従前、預貯金は当事者全員の合意がある場合にのみ、遺産分割の対象とすることとされており、このような合意がない場合には、遺産分割の対象にならないとしていた(最三判平成16年4月20日など)。
しかしその場合、特別受益や寄与分がある場合においては実際上大きな差異を生じることとなる。
遺産分割は共同相続人間の実質的公平を図るためであり、被相続人の財産をできる限り幅広く対象とすることが望ましいことから、預貯金も遺産分割の対象になるとした(最大決平成28年12月19日)。

相続開始後、遺産分割前に共同相続人の1人が、相続財産に属する財産を処分した場合、当該財産は遺産分割の対象となる相続財産ではなくなるため、残余の相続財産について遺産分割を行い、共同相続人間の不公平が生じたときには、別途訴訟等により回復する必要がある。 4.妥当でない

遺産の分割前に遺産に属する財産が処分された場合であっても、共同相続人は、その全員の同意により、当該処分された財産が遺産の分割時に遺産として存在するものとみなすことができる(民法906条の2第1項)。
また、共同相続人の1人又は数人により同項の財産が処分されたときは、当該共同相続人については、同項の同意を得ることを要しない(民法906条の2第2項)。

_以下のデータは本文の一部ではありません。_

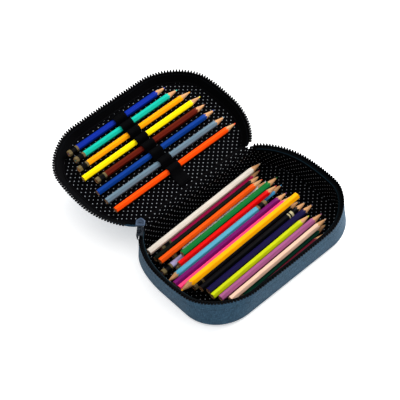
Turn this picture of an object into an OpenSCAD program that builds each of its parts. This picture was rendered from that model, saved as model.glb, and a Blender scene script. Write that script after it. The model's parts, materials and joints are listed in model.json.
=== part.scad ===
// Zip-round pencil case, lying open, filled with coloured pencils.
// Origin: centre of the flat bottom. +X along the case, -Y front, +Y hinge and lid, +Z up.
// The lid is drawn closed, in the tray's own frame, and then turned open about the hinge line.

/* [Tray] */
// Length over the rim, at the middle of the rounded ends
case_len = 220; // [200:1:240]
// Width over the rim, from the hinge line to the front corners
case_w = 149; // [135:1:165]
// Height of the rim, where the two rows of teeth meet
rim_h = 39; // [34:1:44]
// Length of the bottom outline
bottom_len = 218; // [196:1:222]
// Width of the bottom outline
bottom_w = 146; // [130:1:148]
// Radius of the rounded bottom edge
edge_r = 6; // [5.5:0.5:9]
// How far each end of the rim bows outward
end_bow = 12; // [6:1:14]
// How far the front of the rim bows outward
front_bow = 2; // [0:0.5:4]

/* [Lid] */
// Angle between the closed and the open lid
open_angle = 172; // [150:1:174]
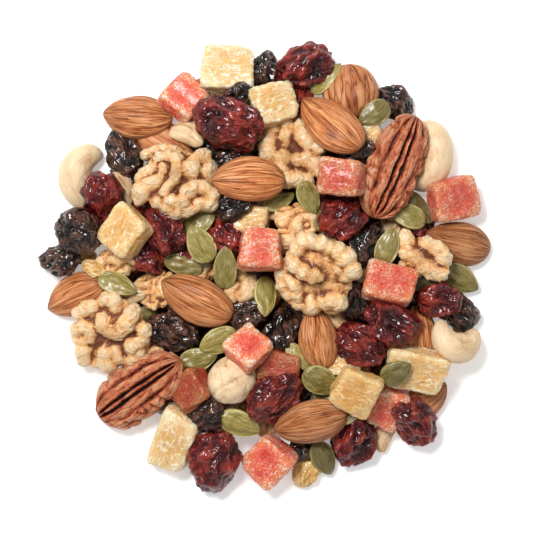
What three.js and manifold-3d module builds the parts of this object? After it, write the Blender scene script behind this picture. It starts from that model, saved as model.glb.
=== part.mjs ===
// A loose heap of trail mix, as it lies when poured on a table: whole almonds, walnut and pecan
// halves, cashews, hazelnuts, raisins, cranberries, cubes of dried papaya and pineapple, and
// pumpkin seeds. The pieces lie on and against each other, so the heap is one solid, flat where
// it rests and uneven everywhere else. Millimetres, +Z up, origin at the middle of its base.
import * as THREE from "three";
import { mergeVertices } from "three/addons/utils/BufferGeometryUtils.js";
import Module from "manifold-3d";

const wasm = await Module();
wasm.setup();

// Driving dimensions.
const MOUND_RADIUS = 66; // the packed inside of the heap, where it meets the table
const MOUND_HEIGHT = 14; // and in the middle
const MOUND_SIDES = 24;
const MOUND_RINGS = 5;
const MOUND_WAVE = 2.5; // how far its edge wanders in and out
const MOUND_SINK = 1.5; // the mound reaches this far below its base before it is cut flat
const BITE = 2.5; // how far a piece settles into the mound
const SEAT = 1; // and into the pieces below it
const FOOT = 0.5; // pieces on the table are cut flat this far up, so that they stand
const CUTTER = 400; // side of the block that cuts the base flat
const CELL = 1; // the ground under the pieces is known at points this far apart
const REACH = 90; // from the middle out to here
const TILTS = [-20, -10, 0, 10, 20]; // degrees a piece may lean about its length and its width

// Height of the packed mound, radius by radius: a low dome with a soft foot.
const moundHeight = (radius) => {
  const share = Math.min(1, radius / MOUND_RADIUS);
  return MOUND_HEIGHT * (1 - share ** 2.6) ** 0.75;
};

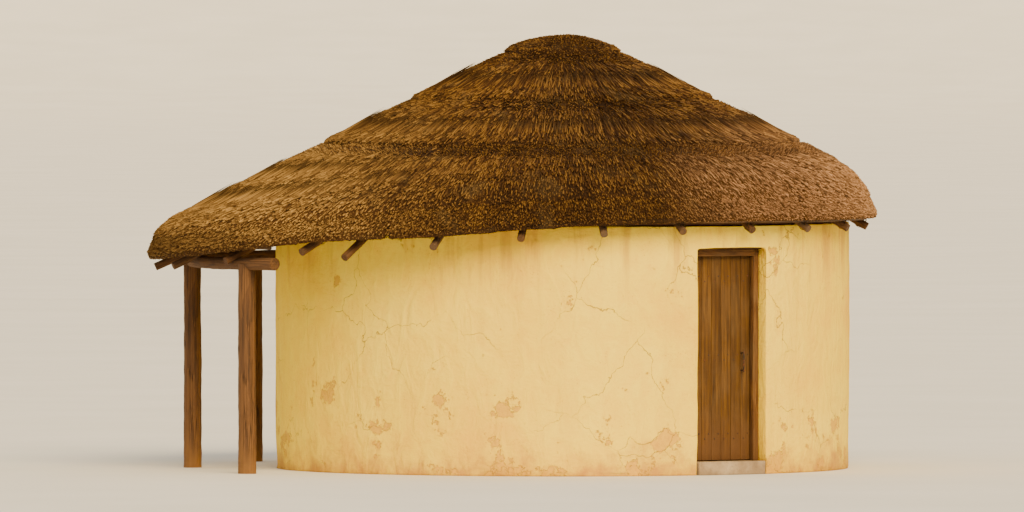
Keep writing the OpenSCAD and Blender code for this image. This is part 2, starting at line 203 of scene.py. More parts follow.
def noiseValue(tree, place, scale, detail=4.0, rough=0.55, distortion=0.0):
    inputs = {"Vector": place, "Scale": scale, "Detail": detail, "Roughness": rough,
              "Distortion": distortion}
    return put(tree, "ShaderNodeTexNoise", inputs).outputs[0]


def calculate(tree, operation, *values):
    return put(tree, "ShaderNodeMath", dict(enumerate(values)), operation=operation).outputs[0]


def product(tree, first, second):
    return calculate(tree, "MULTIPLY", first, second)


def productPlus(tree, first, second, third):
    return calculate(tree, "MULTIPLY_ADD", first, second, third)


def vectorSum(tree, operation, *values):
    return put(tree, "ShaderNodeVectorMath", dict(enumerate(values)), operation=operation).outputs[0]


def scaledVector(tree, vector, scale):
    return put(tree, "ShaderNodeVectorMath", {0: vector, "Scale": scale}, operation="SCALE").outputs[0]


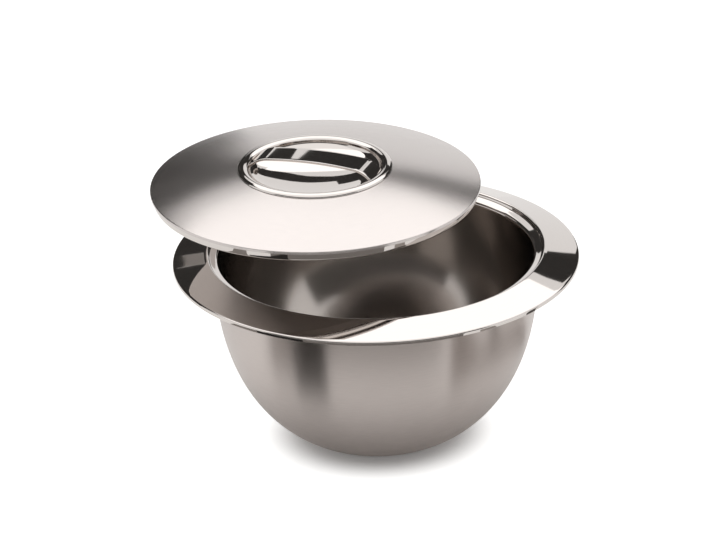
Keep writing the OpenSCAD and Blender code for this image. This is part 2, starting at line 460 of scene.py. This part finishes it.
def turning_lines_group():
    """Fine uneven lines round an axis, as a satin wheel leaves them on turned steel."""
    name = "Turning Lines"
    if name in bpy.data.node_groups:
        return bpy.data.node_groups[name]
    tree = bpy.data.node_groups.new(name, "ShaderNodeTree")
    add_socket(tree, "Axis", "NodeSocketVector")
    add_socket(tree, "Across", "NodeSocketFloat", default=2600.0)
    add_socket(tree, "Around", "NodeSocketFloat", default=10.0)
    add_socket(tree, "Lines", "NodeSocketFloat", "OUTPUT")
    add_socket(tree, "Clouds", "NodeSocketFloat", "OUTPUT")
    new, link = tree.nodes.new, tree.links.new
    given, out = new("NodeGroupInput"), new("NodeGroupOutput")
    here = new("ShaderNodeTexCoord").outputs["Object"]
    place = vector_node(tree, "SUBTRACT", here, given.outputs["Axis"])
    split = new("ShaderNodeSeparateXYZ")
    link(place.outputs[0], split.inputs[0])
    flat = new("ShaderNodeCombineXYZ")
    link(split.outputs["X"], flat.inputs["X"])
    link(split.outputs["Y"], flat.inputs["Y"])
    radius = vector_node(tree, "LENGTH", flat.outputs[0])
    way = vector_node(tree, "NORMALIZE", flat.outputs[0])
    around = vector_node(tree, "SCALE", way.outputs[0])
    link(given.outputs["Around"], around.inputs["Scale"])
    reach = math_node(tree, "SUBTRACT", split.outputs["Z"], radius.outputs["Value"])
    rise = new("ShaderNodeCombineXYZ")
    link(math_node(tree, "MULTIPLY", reach, given.outputs["Across"]), rise.inputs["Z"])
    where = vector_node(tree, "ADD", around.outputs[0], rise.outputs[0])
    lines = new("ShaderNodeTexNoise")
    lines.inputs["Scale"].default_value = 1.0
    lines.inputs["Detail"].default_value = 3.0
    lines.inputs["Roughness"].default_value = 0.7
    link(where.outputs[0], lines.inputs["Vector"])
    clouds = new("ShaderNodeTexNoise")
    clouds.inputs["Scale"].default_value = 14.0
    clouds.inputs["Detail"].default_value = 2.0
    link(place.outputs[0], clouds.inputs["Vector"])
    link(lines.outputs[0], out.inputs["Lines"])
    link(clouds.outputs[0], out.inputs["Clouds"])
    return tree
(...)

相続開始後、遺産分割前に遺産に属する財産が処分された場合、当該財産を考慮せず残された財産を遺産として分割してしまうと、処分をした相続人が得をしてしまい不公平が生じるから、これを防ぐためである。
よって、処分された財産が遺産の分割時に遺産として存在するものとみなすことができるので、別途訴訟等により回復する必要はない。

共同相続人は、相続の開始後3ヵ月を経過した場合、いつでもその協議で遺産の全部または一部の分割をすることができる。 5.妥当でない

「相続の開始後3ヵ月を経過した場合」としている点が誤り。3ヵ月を経過しなくてもできる。

共同相続人は、被相続人が遺言で禁じた場合又は分割をしない旨の契約をした場合を除き、いつでも、その協議で、遺産の全部又は一部の分割をすることができる。(民法907条1項)。